Amboli's latest food entrant, Chulla Chowka gives multi-cuisine a new dimension

Sep 16, 2013, 09:51 IST | Ruchika Kher

Amboli's latest food entrant, Chulla Chowka gives multi-cuisine a new dimension with a menu that includes over 200 dishes. Don't expect every dish to be available, and it'll be a happier outing

Located opposite the iconic Filmalaya Studio, Chulla Chowka in Andheri’s Amboli neighbourhood, was easy to spot. However, we didn’t know that the time saved there, would go in deciding what to eat. The place offers a 200-plus-dish menu with options across Tandoor specialties, seafood, burgers, soups, Chinese and North Indian fare, apart from other mentions. Hence, you will be more than spoilt for choice, here.

Crispy Chicken is a great option for non-vegetarians

Scouring past quirkily named dishes such as Gold Coin, Tandoori Chicken Sausage and Chicken Sholay Kebab, we zeroed in on our order. We began with Veg Spring Roll (Rs 115), Spicy Crispy Chicken (Rs 190), Watermelon Juice (Rs 70) and a Pomegranate Juice (Rs 70). However, due to the unavailability of pomegranate, we opted for the Mosambi Juice (Rs 70).

The Dal Tadka was simple-yet-delicious

Our order took almost 20 minutes to arrive and while the crispy chicken fingers left us content, the spring rolls were a big disappointment. Instead of a crispy exterior, it seemed that the veggies were stuffed in a roti and then cut into four pieces.

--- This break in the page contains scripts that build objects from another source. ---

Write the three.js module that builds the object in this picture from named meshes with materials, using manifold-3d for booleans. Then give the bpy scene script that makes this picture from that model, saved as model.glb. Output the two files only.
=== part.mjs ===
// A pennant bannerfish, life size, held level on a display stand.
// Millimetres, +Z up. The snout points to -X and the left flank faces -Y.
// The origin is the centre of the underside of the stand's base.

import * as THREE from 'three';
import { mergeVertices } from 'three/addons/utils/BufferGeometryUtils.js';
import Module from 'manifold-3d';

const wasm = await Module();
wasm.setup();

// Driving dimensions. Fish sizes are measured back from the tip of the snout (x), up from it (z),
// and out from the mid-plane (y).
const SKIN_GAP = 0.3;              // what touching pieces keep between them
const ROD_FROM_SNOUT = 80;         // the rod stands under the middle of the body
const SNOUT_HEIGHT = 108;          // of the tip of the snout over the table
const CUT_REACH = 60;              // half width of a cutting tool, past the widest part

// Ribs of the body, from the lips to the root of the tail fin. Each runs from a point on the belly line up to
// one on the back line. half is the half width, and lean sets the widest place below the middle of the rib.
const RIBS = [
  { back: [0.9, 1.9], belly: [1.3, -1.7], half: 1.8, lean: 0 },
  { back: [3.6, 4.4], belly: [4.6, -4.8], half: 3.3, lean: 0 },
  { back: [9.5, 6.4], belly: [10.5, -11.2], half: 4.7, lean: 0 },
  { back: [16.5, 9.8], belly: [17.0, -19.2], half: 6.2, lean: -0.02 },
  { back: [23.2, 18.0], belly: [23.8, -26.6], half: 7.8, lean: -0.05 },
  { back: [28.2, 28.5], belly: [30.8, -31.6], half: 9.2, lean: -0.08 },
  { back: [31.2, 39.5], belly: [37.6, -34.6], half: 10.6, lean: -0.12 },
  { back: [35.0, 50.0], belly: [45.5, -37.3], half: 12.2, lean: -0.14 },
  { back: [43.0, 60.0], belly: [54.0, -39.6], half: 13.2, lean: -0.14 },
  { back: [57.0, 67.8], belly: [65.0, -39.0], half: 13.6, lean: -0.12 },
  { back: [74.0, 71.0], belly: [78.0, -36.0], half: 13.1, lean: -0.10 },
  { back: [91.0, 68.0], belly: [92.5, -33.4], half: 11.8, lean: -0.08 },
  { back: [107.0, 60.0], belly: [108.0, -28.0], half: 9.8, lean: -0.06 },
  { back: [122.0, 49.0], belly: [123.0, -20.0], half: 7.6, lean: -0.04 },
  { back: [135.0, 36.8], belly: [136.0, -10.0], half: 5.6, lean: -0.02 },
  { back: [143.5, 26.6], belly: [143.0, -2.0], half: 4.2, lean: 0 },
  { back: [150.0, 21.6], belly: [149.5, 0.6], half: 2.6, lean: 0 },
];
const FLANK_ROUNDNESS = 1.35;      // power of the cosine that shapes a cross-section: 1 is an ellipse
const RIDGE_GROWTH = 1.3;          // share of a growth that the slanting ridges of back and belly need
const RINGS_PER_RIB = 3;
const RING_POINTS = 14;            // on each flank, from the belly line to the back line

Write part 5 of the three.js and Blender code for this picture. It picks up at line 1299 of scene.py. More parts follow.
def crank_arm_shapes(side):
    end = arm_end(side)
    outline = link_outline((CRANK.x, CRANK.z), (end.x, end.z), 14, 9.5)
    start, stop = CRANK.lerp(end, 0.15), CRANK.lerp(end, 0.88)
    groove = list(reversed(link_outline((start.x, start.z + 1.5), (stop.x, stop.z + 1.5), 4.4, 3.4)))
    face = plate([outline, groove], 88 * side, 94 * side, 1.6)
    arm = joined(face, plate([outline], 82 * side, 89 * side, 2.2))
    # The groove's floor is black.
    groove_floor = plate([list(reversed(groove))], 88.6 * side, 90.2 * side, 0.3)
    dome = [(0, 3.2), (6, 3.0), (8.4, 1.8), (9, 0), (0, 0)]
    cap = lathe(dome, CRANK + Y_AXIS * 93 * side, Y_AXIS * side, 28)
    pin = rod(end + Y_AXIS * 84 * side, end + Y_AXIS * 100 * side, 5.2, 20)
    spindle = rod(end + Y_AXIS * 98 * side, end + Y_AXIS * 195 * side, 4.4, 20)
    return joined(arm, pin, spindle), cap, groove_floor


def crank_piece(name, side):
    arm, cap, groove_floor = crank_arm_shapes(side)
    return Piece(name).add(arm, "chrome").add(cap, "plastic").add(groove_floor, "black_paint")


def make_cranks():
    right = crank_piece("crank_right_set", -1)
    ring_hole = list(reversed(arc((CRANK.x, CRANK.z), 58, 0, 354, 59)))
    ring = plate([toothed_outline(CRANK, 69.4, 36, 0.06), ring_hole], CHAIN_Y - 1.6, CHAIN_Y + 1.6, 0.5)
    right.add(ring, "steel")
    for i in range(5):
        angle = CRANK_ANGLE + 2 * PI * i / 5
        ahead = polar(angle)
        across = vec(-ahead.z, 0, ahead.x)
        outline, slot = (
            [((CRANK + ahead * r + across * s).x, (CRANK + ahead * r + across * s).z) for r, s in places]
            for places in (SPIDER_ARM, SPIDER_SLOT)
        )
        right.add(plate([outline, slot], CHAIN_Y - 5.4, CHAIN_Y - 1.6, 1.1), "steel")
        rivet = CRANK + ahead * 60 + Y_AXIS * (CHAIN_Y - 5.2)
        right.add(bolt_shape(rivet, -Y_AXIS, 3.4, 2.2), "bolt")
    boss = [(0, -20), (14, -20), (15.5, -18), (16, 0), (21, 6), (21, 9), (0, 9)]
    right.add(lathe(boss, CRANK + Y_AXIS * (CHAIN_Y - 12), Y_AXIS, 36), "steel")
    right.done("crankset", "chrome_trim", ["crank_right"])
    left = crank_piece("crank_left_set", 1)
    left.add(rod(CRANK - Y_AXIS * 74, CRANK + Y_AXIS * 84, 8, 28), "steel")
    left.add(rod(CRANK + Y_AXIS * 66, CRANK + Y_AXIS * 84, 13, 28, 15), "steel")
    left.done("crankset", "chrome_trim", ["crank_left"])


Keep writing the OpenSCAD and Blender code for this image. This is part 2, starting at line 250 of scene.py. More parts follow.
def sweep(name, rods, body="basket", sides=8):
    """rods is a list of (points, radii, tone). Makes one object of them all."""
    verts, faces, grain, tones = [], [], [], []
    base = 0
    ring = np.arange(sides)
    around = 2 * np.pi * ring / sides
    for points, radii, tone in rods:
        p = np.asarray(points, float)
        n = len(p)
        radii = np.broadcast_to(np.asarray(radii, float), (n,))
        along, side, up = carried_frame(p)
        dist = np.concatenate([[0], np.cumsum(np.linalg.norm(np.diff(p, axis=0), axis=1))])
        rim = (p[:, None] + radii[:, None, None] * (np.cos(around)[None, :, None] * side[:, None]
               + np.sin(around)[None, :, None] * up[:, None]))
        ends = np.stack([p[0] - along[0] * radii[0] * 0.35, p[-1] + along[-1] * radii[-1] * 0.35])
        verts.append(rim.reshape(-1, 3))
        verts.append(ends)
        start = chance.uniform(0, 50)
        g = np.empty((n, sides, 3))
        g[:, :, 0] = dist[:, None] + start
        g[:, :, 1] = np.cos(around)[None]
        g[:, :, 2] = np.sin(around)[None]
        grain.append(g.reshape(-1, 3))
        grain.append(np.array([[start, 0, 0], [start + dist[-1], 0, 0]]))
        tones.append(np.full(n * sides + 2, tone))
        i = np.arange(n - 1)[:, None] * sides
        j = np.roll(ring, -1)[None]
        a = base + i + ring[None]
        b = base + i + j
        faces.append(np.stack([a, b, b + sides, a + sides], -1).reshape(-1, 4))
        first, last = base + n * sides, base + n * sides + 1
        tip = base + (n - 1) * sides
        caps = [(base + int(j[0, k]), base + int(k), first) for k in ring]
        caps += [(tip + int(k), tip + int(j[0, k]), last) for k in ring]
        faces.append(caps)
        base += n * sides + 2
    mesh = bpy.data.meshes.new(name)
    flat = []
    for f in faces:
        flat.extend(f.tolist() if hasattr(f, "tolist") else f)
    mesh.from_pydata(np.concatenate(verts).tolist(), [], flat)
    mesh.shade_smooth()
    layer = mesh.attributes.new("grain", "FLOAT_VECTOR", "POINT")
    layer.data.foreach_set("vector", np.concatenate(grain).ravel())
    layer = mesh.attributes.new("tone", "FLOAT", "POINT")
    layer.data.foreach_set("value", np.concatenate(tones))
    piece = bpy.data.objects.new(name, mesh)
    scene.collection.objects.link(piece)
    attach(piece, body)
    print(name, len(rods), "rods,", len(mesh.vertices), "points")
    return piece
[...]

Even the stuffing was a tad too salty for our comfort.

To avoid further delays and to save time figuring our way through the gigantic menu, we selected our mains while waiting for our starters. We stuck to Indian -- Mutton Chatpata (Rs 215), Chilly Milly Paneer (Rs 165), Dal Tadka (Rs 100), Naan (Rs 40) and Rice (Rs 85) to go with it.

Chilli Milli Paneer is for lovers of spicy food. Pics/ Ruchika Kher

While the chefs in the kitchen were busy whipping up our order, we returned to that oh-so-diverse menu only to stumble upon a section called Blossom. The options listed were Orange, Pineapple, Watermelon, Grapes and a ‘Shagun’. Curious, we checked with the attendant about this section only to learn that he was clueless of its existence on the menu!

By now, our mains arrived. After the unsavoury encounter with the Spring Rolls, we struck gold. The mutton dish had tender, well-cooked meat that was bathed in a rich, spicy gravy. The paneer was cooked with loads of chilli while the dal was a simple preparation -- the perfect balance to cut the spice of the other two dishes.

After our spicy soiree, we yearned for a sweet rush. Debating over which of the six mentions to choose from, we were disappointed after being informed that none of these were available. Not quite the 200-plus menu, indeed.